Now for a garden update. That little shelf greenhouse has worked wonders. I have spinach, marigold, all three varieties of tomatoes, stevia and eggplant seedlings up and thriving. I will have to transplant the spinach early next week. Oh, and some portulaca seedlings are poking their leaves out also. I didn't get any of those last year. We also stopped by the Home Depot store yesterday and got a 20 gal round garbage can with a locking lid which I converted into my new compost bin this morning. I drilled lines of 5/8 in holes in the sides for air and drainage. I can easily mix the contents by tipping it on its side and rolling it back and forth on the patio. I will wash out my two other (former) compost containers and repurpose them. We also found a small short-handled spade. A full sized long-handled spade would be too big to work in my 30 gal tubs and they are much big for working comfortably with a trowel. We are supposed to get clear weather over the weekend and I plan to get the trellis pieces put in so I can put up the plastic tents over the tubs. That should warm things up nicely.
Another bit of good news is that the first Social Security check came in. That did a lot to improve our mood here. There is something very corrosive about not being so short that the little pleasures are ruthlessly put aside to say nothing about larger pleasures. We can't go hog wild but we aren't looking at being nibbled to death and we can actually plan for different contingencies.
On the issues front--I found this blog by way of Elaine of Elaine's Place. The author makes a number of points that are really well taken and reflect many of my own thoughts. The whole process has been (and is) a total embarrassment. Worse that embarrassment is likely to continue when other contentious issues are considered (like financial reform and immigration reform). And, most of the more fundamental issues are not at all addressed. Who pays but not how much they pay. It obliquely deals with the cost of insurance to business and individual consumers but not in any way does it deal with the cost of the services that insurance is supposed to provide. Nor does it deal with a major problem--medical procedures and medications peddled to the general public many of whom will then pressure their doctors for those procedures or drugs. I recently saw a news story on 'what you shouldn't ask your doctor for.' People who go into the doctor and ask for an antibiotic are likely to get it even if the antibiotic is not effective for their condition.
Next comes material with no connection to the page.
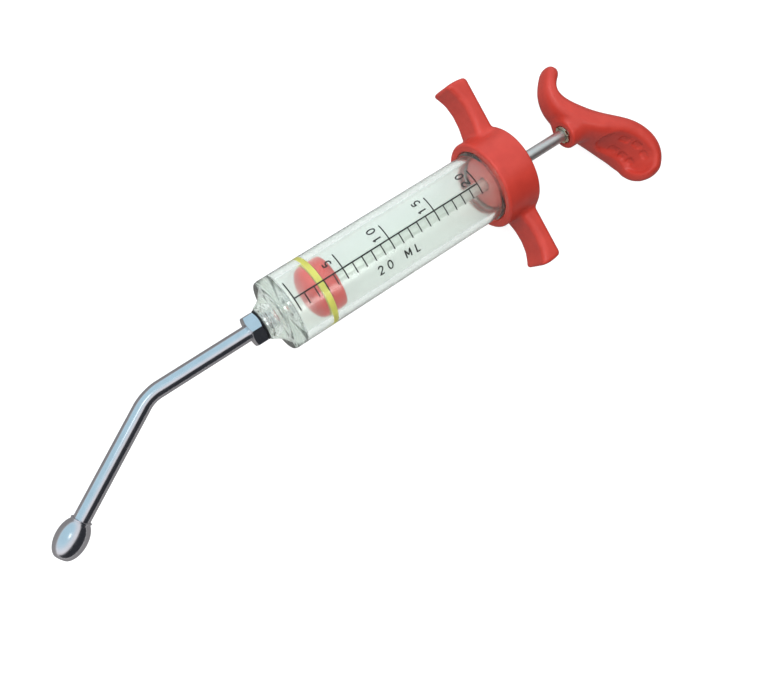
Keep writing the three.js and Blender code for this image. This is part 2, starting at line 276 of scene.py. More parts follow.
def thread_cut(pitch, start, end, radius, depth, fade):
    """A radius function for a screw thread of trapezoid form on the profile points at the given radius."""
    def cut(x, old, angle):
        phase = (x / pitch - angle / (2 * math.pi)) % 1.0
        form = np.clip((np.abs(phase - 0.5) - 0.12) / 0.2, 0, 1)
        ends = np.clip(np.minimum(x - start, end - x) / fade, 0, 1)
        on_thread = (np.abs(old - radius) < 1e-4) & (x > start) & (x < end)
        return np.where(on_thread, old + depth * form * ends, old)
    return cut


def surface_net(distance, low, high, step):
    """A closed quad mesh of the zero level of distance(points), which is negative inside."""
    low = np.array(low, float)
    counts = np.ceil((np.array(high, float) - low) / step).astype(int) + 1
    axes = [low[a] + step * np.arange(counts[a]) for a in range(3)]
    values = np.empty(counts)
    for i, x in enumerate(axes[0]):
        y, z = np.meshgrid(axes[1], axes[2], indexing="ij")
        values[i] = distance(np.stack([np.full_like(y, x), y, z], axis=-1).reshape(-1, 3)).reshape(y.shape)
    cells = counts - 1
    sums = np.zeros((*cells, 3))
    hits = np.zeros(cells)
    quads = []
    for axis in range(3):
        u, v = (axis + 1) % 3, (axis + 2) % 3
        first = np.take(values, range(counts[axis] - 1), axis)
        second = np.take(values, range(1, counts[axis]), axis)
        where = np.argwhere((first < 0) != (second < 0))
        one, two = first[tuple(where.T)], second[tuple(where.T)]
        crossing = where.astype(float)
        crossing[:, axis] += one / (one - two)
        around = []
        for du, dv in ((0, 0), (-1, 0), (-1, -1), (0, -1)):
            cell = where.copy()
            cell[:, u] += du
            cell[:, v] += dv
            np.add.at(sums, tuple(cell.T), crossing)
            np.add.at(hits, tuple(cell.T), 1)
            around.append(np.ravel_multi_index(tuple(cell.T), cells))
        quad = np.stack(around, axis=1)
        outward = one < 0
        quads.append(np.where(outward[:, None], quad, quad[:, ::-1]))
    used = np.flatnonzero(hits.ravel())
    points = low + step * sums.reshape(-1, 3)[used] / hits.ravel()[used, None]
    number = np.full(hits.size, -1)
    number[used] = np.arange(len(used))
    for _ in range(3):  # settles the points on the surface itself
        value = distance(points)
        slope = np.stack([
            distance(points + e) - distance(points - e) for e in np.eye(3) * 0.02
        ], axis=1) / 0.04
        length = np.maximum((slope ** 2).sum(1), 0.2)
        move = slope * (value / length)[:, None]
        far = np.maximum(np.linalg.norm(move, axis=1) / (0.5 * step), 1)
        points = points - move / far[:, None]
    return points, number[np.concatenate(quads)].tolist()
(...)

The author of the cited blog notes that many patients with back pain want MRIs even though for 98% of them it is useless. Think about how we are whipsawed between competing studies like the ones recently released on a couple of osteoporosis drugs; one claimed that the drugs might contribute to hip fractures in long term users (5+ years) followed within days by another claiming no such result. I will say that the news I saw did a decent job of indicating the shortcomings of BOTH studies.